::: PROVIDED RECORDS

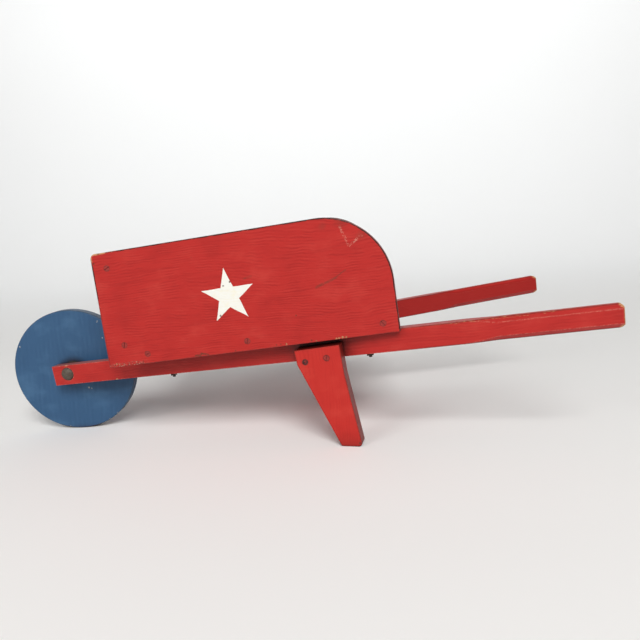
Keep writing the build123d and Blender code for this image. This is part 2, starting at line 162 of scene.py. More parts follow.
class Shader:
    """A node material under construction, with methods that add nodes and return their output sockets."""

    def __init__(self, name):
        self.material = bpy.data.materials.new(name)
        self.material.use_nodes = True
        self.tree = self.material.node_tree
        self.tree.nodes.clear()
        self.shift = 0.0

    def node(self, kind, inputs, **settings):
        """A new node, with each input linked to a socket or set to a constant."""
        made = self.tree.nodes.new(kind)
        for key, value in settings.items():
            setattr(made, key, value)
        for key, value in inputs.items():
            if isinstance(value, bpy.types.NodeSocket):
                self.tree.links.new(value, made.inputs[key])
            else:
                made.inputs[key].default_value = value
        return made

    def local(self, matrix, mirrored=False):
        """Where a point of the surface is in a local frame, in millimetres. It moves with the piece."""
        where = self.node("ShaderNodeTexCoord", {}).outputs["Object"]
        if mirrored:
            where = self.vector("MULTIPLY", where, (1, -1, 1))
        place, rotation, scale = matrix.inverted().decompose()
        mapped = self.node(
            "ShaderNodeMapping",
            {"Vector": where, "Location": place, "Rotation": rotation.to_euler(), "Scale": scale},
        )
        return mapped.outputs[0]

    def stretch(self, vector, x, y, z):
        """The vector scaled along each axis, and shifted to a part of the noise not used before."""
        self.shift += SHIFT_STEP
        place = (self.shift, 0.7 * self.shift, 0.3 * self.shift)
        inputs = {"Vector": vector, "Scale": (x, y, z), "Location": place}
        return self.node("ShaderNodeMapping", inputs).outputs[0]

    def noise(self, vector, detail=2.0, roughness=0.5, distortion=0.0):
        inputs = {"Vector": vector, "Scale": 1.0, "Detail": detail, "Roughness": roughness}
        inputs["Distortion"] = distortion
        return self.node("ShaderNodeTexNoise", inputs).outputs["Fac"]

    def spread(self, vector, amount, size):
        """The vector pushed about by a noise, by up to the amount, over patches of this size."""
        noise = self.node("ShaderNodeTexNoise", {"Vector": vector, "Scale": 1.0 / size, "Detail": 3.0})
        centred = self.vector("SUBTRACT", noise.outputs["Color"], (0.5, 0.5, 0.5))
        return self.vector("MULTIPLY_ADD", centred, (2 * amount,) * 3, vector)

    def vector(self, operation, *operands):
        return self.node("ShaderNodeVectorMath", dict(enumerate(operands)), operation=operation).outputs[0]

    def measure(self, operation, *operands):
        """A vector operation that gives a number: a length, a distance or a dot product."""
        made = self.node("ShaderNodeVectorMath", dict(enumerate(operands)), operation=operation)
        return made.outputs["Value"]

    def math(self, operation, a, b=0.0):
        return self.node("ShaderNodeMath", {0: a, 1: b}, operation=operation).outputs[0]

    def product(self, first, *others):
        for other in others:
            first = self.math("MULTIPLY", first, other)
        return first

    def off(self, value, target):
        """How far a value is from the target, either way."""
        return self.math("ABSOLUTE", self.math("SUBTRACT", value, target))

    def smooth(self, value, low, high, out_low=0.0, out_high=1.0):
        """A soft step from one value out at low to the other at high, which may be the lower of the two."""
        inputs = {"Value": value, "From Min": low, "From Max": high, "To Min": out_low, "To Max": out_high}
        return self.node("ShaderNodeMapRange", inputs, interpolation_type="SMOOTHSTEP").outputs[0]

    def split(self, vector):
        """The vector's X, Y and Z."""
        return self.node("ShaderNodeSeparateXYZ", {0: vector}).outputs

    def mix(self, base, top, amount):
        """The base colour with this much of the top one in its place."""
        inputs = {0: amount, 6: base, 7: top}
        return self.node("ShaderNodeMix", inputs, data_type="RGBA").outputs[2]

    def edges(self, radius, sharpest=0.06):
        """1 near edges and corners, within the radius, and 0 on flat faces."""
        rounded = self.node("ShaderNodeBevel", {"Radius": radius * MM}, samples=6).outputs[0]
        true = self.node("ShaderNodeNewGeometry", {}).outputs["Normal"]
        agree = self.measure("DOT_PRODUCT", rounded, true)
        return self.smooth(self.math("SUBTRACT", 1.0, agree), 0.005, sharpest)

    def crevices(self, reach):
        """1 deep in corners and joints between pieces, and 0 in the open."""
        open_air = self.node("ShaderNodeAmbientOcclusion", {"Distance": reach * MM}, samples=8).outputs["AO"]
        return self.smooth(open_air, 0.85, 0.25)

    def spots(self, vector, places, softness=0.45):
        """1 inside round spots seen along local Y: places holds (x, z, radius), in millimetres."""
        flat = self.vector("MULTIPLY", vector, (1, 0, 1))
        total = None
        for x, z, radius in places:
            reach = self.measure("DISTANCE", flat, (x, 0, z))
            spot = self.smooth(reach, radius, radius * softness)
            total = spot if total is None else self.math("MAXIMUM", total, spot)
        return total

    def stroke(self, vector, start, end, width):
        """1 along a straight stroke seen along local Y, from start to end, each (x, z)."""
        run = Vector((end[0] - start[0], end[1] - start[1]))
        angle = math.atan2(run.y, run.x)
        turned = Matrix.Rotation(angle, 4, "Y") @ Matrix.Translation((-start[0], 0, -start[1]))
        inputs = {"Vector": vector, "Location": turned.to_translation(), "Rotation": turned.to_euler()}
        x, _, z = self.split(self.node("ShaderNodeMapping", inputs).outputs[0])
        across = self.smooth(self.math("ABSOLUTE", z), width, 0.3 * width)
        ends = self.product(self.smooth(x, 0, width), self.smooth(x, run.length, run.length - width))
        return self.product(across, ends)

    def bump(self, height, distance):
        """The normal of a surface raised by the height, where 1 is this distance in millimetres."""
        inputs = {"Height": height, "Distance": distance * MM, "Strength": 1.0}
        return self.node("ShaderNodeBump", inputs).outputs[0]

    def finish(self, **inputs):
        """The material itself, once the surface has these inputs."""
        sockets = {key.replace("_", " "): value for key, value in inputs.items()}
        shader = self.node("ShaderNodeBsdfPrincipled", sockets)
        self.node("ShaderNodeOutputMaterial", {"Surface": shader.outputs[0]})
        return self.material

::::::
::: PROVIDED RECORDS

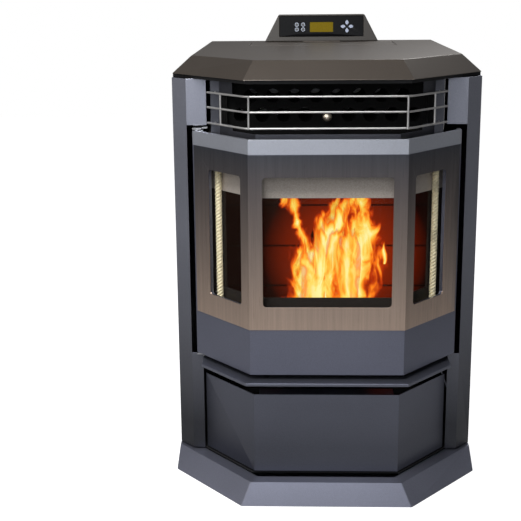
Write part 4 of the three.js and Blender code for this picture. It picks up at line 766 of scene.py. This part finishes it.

::::::

Return only the number of lines in the preceding records that contain the string "Blender".

(TASK ANSWER) 2